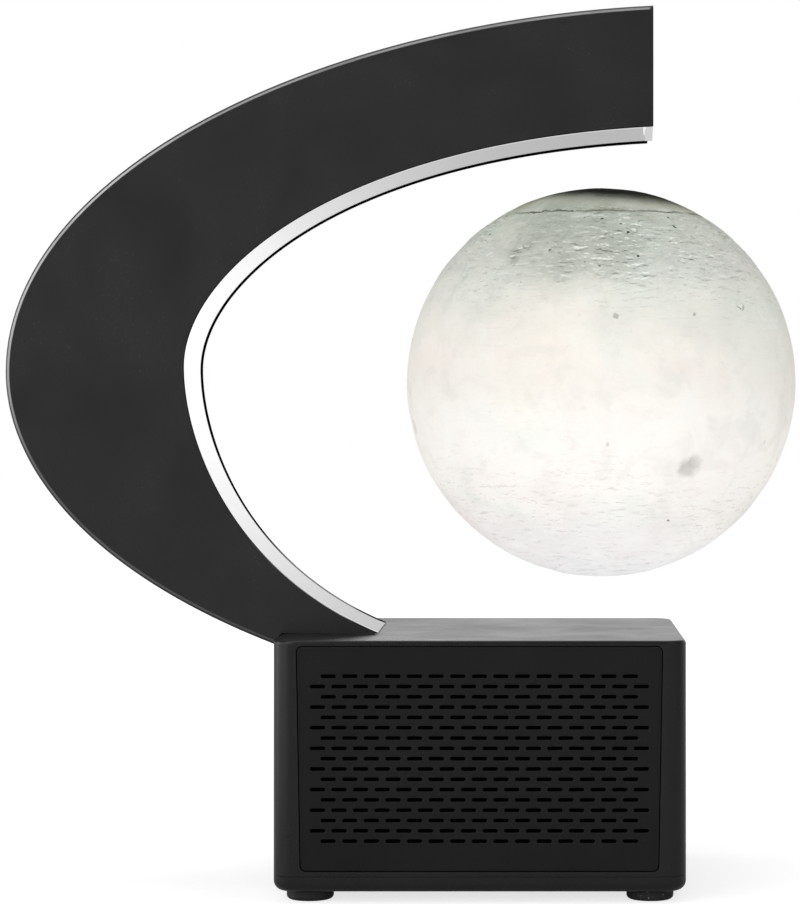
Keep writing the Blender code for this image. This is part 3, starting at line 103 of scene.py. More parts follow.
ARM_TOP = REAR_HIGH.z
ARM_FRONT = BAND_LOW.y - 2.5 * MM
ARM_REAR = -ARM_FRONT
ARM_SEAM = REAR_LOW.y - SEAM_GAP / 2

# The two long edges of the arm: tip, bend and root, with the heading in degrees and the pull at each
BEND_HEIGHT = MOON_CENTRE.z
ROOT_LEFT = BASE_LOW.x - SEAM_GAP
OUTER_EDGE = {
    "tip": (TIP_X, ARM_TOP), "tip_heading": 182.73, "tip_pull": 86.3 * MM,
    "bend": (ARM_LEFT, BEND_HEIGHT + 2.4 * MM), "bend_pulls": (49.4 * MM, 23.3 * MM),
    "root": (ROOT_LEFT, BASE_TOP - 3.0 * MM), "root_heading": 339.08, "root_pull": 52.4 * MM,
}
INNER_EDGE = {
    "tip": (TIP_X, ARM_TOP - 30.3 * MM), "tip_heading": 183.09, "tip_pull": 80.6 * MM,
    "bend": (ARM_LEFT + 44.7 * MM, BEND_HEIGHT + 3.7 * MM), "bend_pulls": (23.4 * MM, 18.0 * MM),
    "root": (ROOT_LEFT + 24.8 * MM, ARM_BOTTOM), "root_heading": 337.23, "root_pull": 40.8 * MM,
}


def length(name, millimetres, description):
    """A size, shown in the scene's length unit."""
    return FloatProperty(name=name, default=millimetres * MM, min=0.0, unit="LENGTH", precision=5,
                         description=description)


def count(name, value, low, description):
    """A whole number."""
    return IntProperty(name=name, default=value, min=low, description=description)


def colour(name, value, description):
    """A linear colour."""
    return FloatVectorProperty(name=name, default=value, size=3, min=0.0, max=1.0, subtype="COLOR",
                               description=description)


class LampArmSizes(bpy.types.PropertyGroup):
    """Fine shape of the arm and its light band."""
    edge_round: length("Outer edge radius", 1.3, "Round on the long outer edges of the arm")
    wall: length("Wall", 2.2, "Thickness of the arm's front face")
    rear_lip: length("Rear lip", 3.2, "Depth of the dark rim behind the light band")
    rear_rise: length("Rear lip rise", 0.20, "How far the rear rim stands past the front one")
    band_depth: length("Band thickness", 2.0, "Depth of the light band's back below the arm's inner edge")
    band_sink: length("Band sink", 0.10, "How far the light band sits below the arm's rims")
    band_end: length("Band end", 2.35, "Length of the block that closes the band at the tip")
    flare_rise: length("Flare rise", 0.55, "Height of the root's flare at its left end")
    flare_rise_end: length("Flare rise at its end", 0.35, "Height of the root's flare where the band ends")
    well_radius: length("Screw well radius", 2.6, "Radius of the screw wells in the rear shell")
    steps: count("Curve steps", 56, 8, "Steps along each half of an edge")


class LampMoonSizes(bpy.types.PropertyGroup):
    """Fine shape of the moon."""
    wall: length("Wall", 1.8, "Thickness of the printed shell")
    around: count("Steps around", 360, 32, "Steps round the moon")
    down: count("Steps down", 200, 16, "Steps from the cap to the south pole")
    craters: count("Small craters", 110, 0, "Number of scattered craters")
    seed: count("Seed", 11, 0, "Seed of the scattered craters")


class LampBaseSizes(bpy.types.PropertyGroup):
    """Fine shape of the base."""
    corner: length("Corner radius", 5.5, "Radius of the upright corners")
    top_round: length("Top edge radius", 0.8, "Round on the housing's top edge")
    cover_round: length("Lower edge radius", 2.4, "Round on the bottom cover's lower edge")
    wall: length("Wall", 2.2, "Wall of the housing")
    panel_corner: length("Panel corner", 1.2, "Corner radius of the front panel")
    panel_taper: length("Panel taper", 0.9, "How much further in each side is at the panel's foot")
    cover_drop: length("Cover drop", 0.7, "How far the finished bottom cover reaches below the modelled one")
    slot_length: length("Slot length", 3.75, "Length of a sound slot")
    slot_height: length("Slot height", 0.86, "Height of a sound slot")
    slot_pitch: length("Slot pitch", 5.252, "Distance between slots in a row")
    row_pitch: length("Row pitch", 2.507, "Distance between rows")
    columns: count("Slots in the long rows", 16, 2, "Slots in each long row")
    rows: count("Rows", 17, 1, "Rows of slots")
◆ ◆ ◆
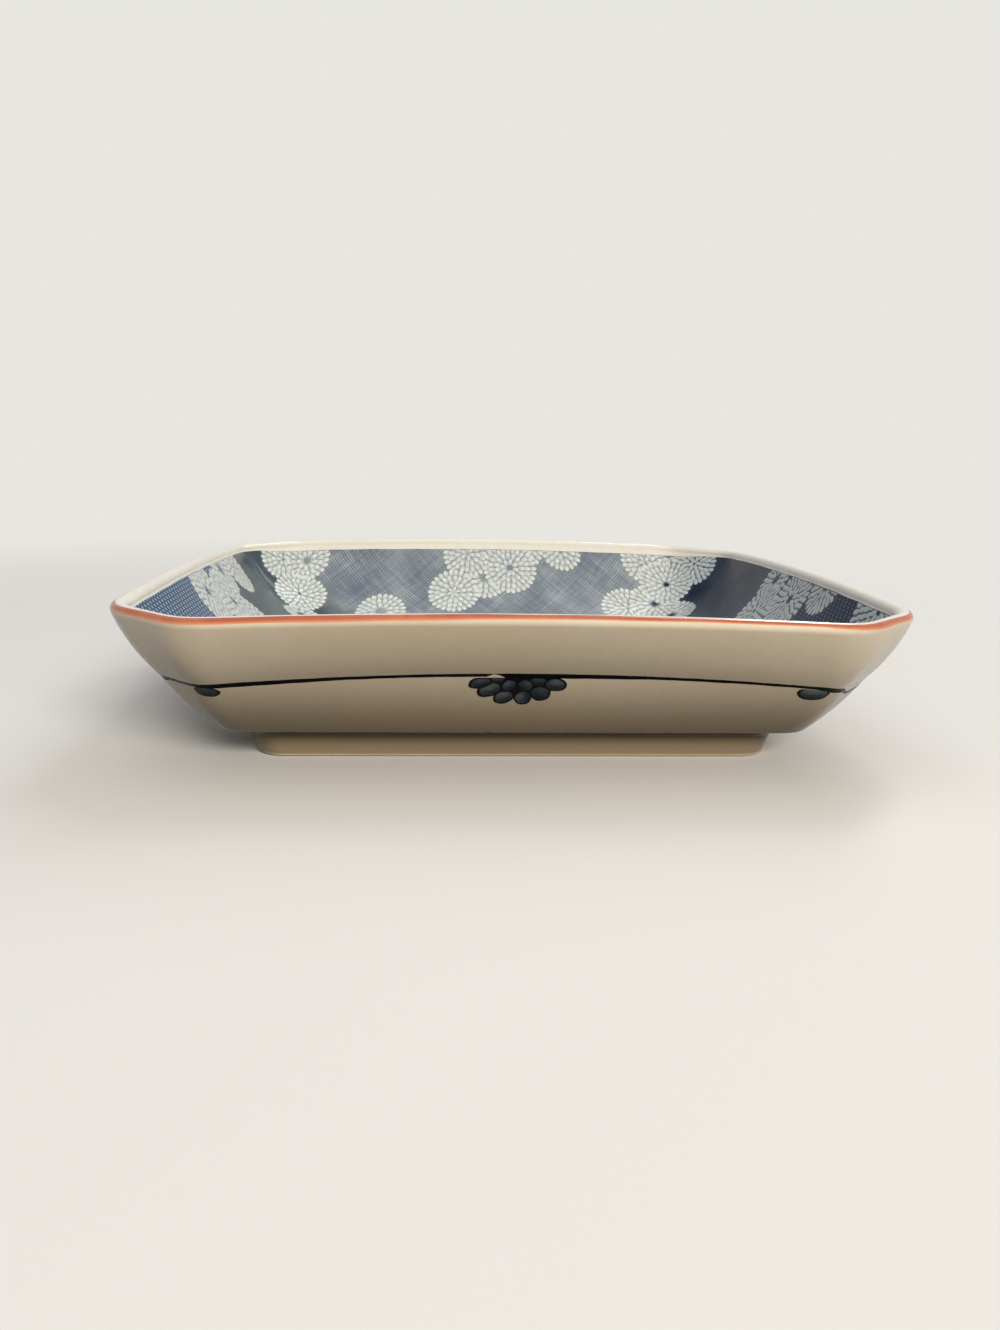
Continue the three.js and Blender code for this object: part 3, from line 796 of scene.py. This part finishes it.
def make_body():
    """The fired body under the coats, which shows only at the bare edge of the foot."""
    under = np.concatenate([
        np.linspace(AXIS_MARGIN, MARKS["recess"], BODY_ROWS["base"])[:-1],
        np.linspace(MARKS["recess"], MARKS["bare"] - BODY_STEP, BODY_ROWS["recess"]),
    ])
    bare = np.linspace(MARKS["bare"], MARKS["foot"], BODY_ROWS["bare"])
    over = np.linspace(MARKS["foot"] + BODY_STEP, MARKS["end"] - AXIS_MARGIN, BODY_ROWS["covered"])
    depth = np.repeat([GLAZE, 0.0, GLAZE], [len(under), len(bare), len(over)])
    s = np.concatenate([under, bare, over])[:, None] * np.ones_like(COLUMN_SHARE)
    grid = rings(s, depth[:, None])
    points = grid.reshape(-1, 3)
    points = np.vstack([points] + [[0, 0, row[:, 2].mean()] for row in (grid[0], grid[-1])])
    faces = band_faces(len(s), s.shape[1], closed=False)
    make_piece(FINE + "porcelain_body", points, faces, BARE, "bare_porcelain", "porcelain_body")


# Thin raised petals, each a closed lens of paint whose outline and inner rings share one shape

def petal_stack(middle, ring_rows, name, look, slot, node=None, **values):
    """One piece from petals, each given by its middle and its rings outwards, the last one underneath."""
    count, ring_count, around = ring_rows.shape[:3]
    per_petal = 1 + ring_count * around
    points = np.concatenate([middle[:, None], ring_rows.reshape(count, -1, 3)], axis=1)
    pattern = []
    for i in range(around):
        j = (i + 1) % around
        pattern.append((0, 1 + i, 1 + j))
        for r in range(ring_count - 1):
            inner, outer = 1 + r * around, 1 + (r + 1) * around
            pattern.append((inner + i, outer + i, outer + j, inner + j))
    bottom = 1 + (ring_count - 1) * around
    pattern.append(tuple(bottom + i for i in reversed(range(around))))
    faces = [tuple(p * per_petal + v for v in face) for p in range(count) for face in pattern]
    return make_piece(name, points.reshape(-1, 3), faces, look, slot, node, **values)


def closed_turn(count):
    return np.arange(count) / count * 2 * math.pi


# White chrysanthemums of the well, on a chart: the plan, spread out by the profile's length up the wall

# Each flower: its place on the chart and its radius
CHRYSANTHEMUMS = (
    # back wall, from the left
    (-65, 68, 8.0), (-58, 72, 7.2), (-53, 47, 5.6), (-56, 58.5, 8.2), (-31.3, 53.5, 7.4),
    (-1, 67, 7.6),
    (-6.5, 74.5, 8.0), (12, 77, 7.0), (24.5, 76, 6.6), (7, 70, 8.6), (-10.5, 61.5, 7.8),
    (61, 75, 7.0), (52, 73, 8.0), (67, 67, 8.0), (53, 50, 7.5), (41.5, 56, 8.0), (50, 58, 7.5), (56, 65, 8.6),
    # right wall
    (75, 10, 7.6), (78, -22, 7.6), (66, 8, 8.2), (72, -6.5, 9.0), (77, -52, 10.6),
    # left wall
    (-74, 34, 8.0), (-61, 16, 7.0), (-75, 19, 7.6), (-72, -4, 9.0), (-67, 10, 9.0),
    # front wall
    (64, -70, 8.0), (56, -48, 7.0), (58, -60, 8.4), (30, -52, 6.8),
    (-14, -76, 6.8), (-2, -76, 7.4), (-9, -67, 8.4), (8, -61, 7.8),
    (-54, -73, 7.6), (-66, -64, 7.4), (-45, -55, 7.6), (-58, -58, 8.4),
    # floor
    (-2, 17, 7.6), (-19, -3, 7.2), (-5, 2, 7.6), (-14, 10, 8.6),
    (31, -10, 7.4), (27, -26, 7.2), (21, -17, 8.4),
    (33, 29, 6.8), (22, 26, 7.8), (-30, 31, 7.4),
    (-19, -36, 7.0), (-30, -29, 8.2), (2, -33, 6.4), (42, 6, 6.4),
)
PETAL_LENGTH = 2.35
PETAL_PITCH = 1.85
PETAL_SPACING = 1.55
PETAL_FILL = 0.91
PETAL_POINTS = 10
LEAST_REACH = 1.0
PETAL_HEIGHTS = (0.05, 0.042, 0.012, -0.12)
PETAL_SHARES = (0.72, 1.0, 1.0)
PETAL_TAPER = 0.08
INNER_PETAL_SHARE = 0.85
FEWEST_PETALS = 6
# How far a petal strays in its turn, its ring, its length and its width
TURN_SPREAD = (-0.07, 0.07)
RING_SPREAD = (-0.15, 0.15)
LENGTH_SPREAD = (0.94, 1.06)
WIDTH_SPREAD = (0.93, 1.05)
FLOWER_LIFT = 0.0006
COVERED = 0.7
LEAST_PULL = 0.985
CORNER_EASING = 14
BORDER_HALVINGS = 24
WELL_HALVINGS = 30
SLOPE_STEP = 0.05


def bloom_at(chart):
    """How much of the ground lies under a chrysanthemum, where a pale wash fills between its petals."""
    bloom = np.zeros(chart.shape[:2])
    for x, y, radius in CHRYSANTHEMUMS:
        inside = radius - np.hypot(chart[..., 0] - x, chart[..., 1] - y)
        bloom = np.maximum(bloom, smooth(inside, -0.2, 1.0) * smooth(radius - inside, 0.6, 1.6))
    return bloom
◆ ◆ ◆
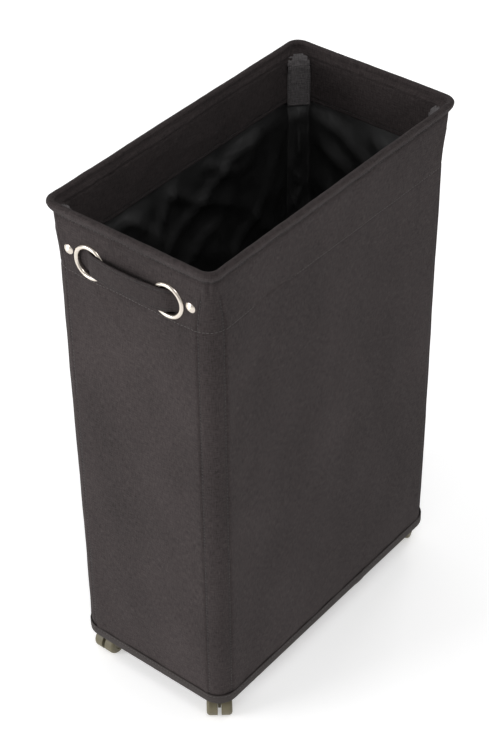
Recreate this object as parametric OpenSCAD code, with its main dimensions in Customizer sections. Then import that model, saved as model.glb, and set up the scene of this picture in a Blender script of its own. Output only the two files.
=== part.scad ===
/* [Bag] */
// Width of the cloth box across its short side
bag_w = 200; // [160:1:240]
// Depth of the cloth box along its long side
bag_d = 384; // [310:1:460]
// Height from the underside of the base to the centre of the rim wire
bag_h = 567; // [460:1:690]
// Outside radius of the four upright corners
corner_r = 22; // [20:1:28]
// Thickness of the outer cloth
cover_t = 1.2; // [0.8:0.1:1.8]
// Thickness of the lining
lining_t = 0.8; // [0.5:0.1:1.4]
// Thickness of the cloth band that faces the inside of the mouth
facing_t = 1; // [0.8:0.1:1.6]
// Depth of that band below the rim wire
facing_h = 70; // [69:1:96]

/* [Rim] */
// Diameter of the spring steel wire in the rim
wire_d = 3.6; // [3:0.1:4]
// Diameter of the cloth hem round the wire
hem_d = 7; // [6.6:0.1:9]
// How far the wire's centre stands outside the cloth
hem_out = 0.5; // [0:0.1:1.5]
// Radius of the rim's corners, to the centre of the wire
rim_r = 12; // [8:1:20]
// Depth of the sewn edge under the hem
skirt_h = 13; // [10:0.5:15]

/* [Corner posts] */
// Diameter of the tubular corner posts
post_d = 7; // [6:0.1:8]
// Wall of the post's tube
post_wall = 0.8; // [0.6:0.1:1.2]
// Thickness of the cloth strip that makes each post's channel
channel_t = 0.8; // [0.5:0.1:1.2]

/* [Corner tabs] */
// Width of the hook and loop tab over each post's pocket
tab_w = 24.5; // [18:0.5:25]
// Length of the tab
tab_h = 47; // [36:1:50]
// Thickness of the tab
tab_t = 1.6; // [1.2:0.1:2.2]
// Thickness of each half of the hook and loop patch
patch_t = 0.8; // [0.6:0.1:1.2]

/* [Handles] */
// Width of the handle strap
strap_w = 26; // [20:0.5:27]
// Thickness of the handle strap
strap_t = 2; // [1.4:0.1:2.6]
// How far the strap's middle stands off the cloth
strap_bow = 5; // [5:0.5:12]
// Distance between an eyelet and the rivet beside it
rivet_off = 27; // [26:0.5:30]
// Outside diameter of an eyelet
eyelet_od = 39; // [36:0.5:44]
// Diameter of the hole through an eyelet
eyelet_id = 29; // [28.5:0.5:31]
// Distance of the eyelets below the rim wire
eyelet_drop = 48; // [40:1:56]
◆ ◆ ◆
WHAT TO WORK ON: Look above for the line containing "Keep writing the". Output from there through the line containing "default=value, min=low, description=description)", exactly and inclusively.

RESULT:
Keep writing the Blender code for this image. This is part 3, starting at line 103 of scene.py. More parts follow.
ARM_TOP = REAR_HIGH.z
ARM_FRONT = BAND_LOW.y - 2.5 * MM
ARM_REAR = -ARM_FRONT
ARM_SEAM = REAR_LOW.y - SEAM_GAP / 2

# The two long edges of the arm: tip, bend and root, with the heading in degrees and the pull at each
BEND_HEIGHT = MOON_CENTRE.z
ROOT_LEFT = BASE_LOW.x - SEAM_GAP
OUTER_EDGE = {
    "tip": (TIP_X, ARM_TOP), "tip_heading": 182.73, "tip_pull": 86.3 * MM,
    "bend": (ARM_LEFT, BEND_HEIGHT + 2.4 * MM), "bend_pulls": (49.4 * MM, 23.3 * MM),
    "root": (ROOT_LEFT, BASE_TOP - 3.0 * MM), "root_heading": 339.08, "root_pull": 52.4 * MM,
}
INNER_EDGE = {
    "tip": (TIP_X, ARM_TOP - 30.3 * MM), "tip_heading": 183.09, "tip_pull": 80.6 * MM,
    "bend": (ARM_LEFT + 44.7 * MM, BEND_HEIGHT + 3.7 * MM), "bend_pulls": (23.4 * MM, 18.0 * MM),
    "root": (ROOT_LEFT + 24.8 * MM, ARM_BOTTOM), "root_heading": 337.23, "root_pull": 40.8 * MM,
}


def length(name, millimetres, description):
    """A size, shown in the scene's length unit."""
    return FloatProperty(name=name, default=millimetres * MM, min=0.0, unit="LENGTH", precision=5,
                         description=description)


def count(name, value, low, description):
    """A whole number."""
    return IntProperty(name=name, default=value, min=low, description=description)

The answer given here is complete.